>> begin Dataset records
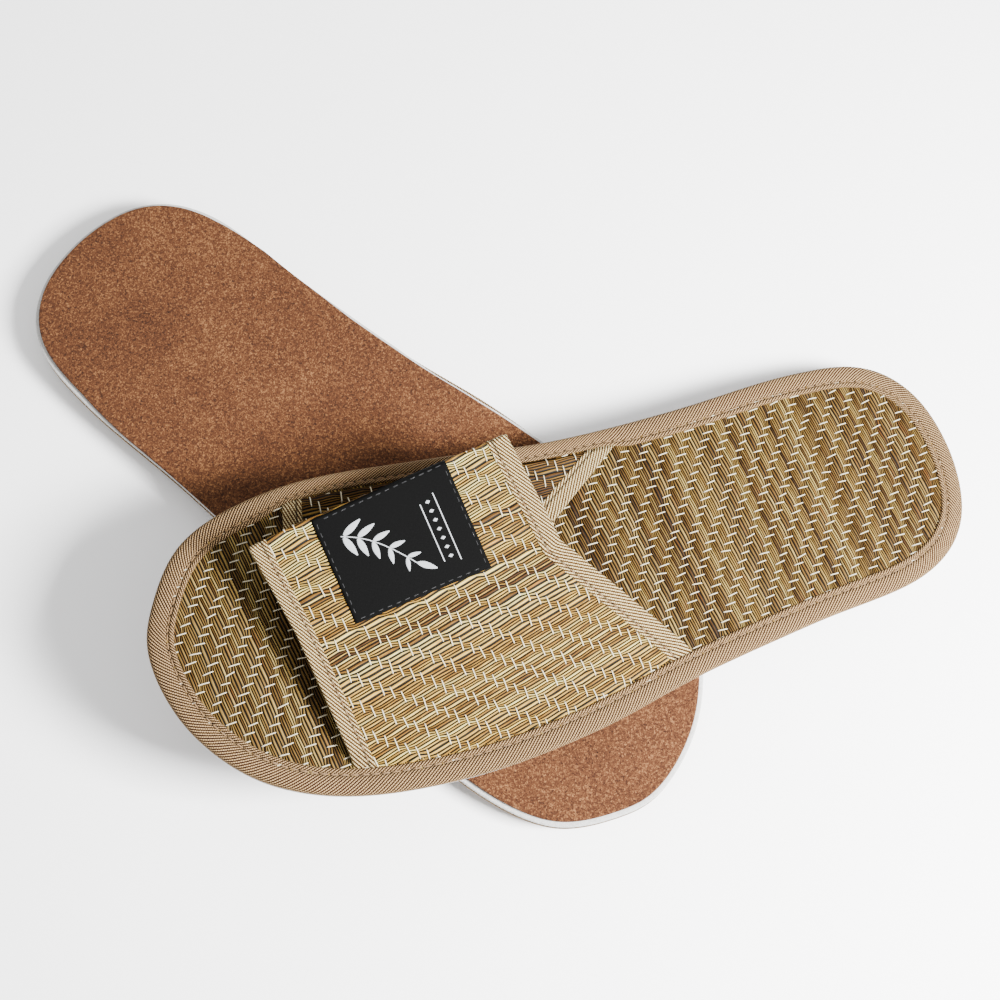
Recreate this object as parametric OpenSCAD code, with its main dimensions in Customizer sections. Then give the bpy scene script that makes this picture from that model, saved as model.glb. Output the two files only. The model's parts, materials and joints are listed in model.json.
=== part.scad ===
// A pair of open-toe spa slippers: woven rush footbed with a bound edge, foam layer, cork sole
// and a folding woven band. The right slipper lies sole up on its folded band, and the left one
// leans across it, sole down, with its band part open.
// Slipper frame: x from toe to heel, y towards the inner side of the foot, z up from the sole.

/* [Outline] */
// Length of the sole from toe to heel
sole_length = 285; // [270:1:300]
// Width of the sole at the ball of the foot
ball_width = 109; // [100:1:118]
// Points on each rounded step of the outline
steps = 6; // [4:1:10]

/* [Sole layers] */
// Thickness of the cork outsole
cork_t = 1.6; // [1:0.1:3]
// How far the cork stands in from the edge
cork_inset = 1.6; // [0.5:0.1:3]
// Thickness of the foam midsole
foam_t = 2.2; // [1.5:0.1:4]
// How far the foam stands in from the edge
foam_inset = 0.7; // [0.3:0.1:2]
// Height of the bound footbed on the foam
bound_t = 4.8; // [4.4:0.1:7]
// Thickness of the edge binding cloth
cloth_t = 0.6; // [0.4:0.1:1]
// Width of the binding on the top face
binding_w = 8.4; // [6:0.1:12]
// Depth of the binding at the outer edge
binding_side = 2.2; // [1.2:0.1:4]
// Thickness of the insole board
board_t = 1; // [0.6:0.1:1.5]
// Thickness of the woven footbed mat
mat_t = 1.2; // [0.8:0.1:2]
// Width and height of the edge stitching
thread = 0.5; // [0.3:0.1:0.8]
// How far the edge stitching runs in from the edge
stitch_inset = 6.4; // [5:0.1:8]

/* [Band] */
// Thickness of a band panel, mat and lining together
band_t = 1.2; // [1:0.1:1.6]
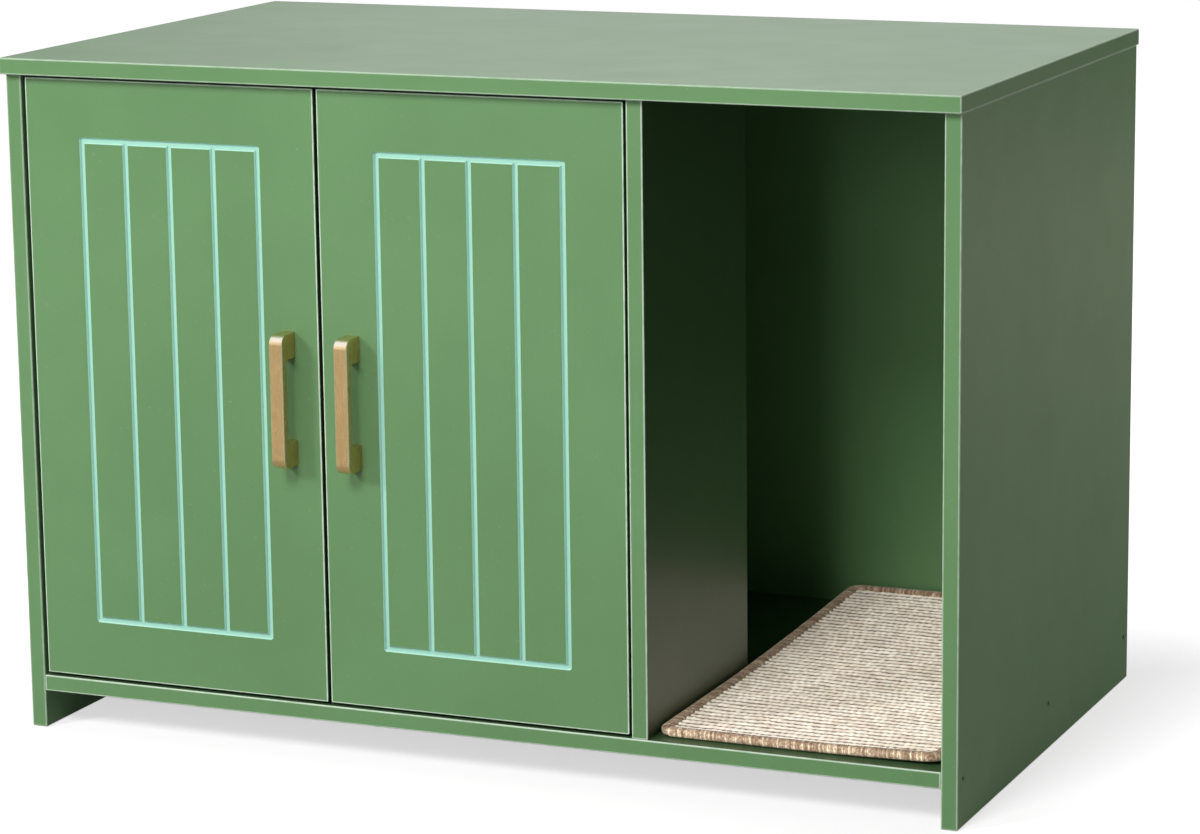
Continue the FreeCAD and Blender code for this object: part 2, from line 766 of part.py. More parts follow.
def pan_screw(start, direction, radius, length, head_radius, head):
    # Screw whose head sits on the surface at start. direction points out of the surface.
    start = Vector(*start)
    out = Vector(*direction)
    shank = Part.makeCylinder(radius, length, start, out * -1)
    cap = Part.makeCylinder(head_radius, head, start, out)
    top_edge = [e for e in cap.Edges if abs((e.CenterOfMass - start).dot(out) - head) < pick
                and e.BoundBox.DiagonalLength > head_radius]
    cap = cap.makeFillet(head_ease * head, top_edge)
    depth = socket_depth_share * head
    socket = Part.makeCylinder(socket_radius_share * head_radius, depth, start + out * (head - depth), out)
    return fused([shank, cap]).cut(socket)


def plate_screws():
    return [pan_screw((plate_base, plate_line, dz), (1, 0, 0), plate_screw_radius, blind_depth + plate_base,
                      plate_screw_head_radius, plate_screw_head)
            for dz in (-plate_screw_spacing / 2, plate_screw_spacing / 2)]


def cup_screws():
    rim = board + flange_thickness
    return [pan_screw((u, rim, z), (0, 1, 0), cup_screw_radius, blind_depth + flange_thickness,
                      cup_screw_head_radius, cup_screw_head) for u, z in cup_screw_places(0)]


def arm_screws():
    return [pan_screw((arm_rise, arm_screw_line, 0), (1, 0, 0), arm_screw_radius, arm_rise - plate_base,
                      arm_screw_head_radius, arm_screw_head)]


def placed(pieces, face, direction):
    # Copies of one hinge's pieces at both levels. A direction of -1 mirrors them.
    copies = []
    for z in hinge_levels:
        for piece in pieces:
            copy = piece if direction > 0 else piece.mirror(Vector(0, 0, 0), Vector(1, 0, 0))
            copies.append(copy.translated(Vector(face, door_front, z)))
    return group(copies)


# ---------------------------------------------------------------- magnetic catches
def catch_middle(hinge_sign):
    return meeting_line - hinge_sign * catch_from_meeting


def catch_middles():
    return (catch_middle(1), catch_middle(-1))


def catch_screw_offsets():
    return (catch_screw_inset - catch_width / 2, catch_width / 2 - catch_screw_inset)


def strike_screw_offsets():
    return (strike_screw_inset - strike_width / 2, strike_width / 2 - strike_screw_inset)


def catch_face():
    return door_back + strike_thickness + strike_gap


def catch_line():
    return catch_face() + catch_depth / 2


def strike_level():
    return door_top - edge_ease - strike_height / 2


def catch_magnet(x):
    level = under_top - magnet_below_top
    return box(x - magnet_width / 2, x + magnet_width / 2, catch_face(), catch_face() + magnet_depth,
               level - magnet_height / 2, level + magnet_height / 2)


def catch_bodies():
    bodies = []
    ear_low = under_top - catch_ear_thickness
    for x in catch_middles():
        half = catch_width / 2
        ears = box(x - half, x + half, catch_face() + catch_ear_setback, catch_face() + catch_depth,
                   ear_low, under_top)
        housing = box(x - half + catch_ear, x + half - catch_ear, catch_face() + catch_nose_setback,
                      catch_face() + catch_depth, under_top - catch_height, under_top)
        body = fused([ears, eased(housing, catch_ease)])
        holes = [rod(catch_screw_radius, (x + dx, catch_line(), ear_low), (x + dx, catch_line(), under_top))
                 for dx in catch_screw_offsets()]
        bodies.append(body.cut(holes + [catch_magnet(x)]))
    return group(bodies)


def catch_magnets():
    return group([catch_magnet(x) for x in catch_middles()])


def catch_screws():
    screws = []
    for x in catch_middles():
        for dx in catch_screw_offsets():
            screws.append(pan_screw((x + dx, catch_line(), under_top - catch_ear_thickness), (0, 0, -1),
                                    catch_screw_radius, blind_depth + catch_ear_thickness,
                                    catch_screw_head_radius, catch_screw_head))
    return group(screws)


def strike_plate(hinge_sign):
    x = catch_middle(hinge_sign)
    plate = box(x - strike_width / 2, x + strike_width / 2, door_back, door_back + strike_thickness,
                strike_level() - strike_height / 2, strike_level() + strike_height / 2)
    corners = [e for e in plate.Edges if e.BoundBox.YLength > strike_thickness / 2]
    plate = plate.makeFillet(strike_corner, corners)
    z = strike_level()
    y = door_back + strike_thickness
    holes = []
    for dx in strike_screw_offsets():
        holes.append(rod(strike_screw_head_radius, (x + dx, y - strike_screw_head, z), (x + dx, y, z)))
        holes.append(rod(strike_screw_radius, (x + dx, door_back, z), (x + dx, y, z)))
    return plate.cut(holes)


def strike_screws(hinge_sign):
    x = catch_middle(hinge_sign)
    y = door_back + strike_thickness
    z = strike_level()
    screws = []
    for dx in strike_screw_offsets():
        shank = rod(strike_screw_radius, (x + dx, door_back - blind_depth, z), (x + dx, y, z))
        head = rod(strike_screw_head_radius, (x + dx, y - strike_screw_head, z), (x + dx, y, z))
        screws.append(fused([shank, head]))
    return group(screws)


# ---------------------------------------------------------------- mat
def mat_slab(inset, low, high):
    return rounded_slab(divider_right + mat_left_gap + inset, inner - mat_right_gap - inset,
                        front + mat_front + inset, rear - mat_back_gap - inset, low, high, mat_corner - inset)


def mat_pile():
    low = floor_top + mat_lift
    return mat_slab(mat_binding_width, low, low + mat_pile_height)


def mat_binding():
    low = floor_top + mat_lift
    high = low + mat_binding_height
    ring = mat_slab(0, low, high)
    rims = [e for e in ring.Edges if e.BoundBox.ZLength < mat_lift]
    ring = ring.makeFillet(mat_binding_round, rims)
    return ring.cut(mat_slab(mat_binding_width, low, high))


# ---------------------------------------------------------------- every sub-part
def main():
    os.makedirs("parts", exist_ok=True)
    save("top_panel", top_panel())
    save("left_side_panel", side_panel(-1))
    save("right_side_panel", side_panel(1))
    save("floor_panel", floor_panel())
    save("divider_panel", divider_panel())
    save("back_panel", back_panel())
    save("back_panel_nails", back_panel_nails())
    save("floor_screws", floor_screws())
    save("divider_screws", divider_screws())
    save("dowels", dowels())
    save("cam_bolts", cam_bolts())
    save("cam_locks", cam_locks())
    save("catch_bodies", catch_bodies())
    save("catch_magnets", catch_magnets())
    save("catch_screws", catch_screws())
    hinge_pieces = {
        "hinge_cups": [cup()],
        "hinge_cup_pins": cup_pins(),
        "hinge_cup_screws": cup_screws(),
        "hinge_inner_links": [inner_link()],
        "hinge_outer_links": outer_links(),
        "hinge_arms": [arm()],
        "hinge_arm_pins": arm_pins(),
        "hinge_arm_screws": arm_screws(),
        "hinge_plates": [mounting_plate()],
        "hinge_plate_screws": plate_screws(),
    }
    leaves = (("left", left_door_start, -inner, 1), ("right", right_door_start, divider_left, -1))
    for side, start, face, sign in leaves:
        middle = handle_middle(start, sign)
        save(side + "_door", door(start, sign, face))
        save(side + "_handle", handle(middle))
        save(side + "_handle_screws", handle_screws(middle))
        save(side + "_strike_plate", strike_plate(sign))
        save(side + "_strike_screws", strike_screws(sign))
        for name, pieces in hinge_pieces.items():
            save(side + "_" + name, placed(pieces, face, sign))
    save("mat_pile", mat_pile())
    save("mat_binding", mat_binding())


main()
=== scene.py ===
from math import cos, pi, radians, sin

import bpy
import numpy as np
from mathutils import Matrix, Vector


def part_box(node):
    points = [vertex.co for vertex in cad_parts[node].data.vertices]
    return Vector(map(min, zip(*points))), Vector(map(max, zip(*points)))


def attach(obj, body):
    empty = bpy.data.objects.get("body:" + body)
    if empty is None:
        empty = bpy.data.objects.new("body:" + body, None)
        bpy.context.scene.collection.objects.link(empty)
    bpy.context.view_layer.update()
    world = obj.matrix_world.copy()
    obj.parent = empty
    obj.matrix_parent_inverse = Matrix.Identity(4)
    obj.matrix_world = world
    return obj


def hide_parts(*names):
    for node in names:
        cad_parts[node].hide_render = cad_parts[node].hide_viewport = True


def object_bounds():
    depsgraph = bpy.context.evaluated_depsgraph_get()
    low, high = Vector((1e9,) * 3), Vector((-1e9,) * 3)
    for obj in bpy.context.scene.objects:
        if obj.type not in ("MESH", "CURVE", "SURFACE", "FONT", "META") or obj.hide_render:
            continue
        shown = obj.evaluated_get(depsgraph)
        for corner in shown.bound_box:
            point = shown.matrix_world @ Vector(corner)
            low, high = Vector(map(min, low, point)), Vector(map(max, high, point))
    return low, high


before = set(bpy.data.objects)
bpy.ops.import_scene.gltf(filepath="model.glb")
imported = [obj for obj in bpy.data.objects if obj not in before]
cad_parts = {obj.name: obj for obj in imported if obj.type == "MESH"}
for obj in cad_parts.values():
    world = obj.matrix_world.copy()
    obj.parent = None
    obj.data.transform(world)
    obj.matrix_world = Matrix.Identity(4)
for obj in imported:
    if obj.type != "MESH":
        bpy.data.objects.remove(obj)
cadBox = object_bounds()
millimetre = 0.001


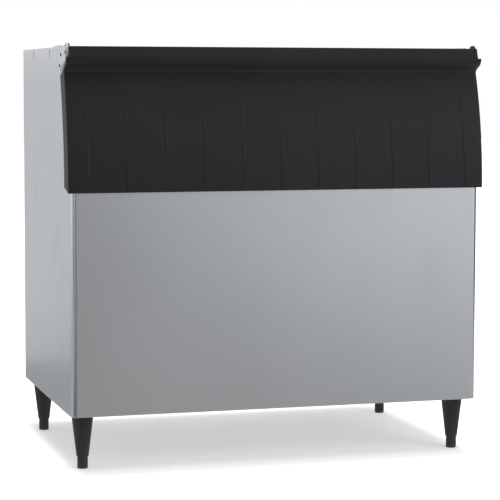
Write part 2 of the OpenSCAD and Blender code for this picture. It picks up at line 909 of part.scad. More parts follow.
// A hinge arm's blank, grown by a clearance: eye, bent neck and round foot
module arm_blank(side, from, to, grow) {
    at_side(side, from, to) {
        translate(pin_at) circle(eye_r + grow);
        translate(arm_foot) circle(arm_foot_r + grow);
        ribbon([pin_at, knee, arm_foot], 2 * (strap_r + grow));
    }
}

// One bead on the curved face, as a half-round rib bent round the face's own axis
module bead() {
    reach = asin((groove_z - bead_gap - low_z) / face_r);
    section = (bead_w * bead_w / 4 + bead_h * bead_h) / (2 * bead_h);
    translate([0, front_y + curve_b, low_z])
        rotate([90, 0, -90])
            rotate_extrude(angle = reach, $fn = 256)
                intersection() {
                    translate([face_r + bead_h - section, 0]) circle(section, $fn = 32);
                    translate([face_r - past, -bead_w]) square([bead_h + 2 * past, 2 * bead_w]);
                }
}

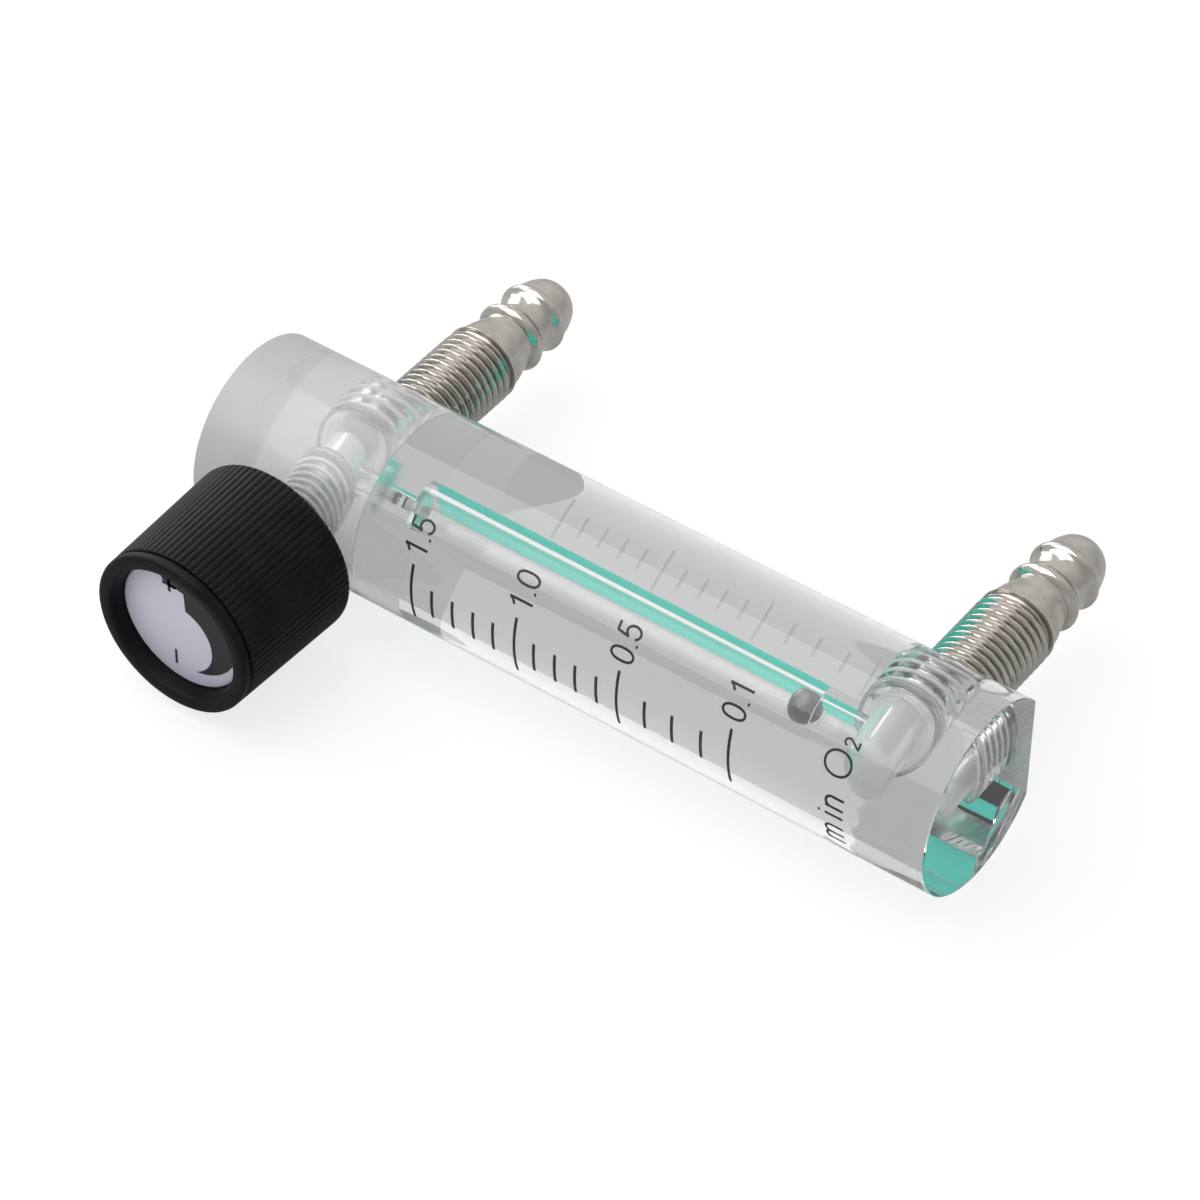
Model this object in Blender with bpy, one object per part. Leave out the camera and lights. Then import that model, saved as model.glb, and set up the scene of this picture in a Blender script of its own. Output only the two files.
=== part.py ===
>> end Dataset records
» **Job**
Look through the listing and extract every line with "script" in it.

» **Written solution**
Recreate this object as parametric OpenSCAD code, with its main dimensions in Customizer sections. Then give the bpy scene script that makes this picture from that model, saved as model.glb. Output the two files only. The model's parts, materials and joints are listed in model.json.
Model this object in Blender with bpy, one object per part. Leave out the camera and lights. Then import that model, saved as model.glb, and set up the scene of this picture in a Blender script of its own. Output only the two files.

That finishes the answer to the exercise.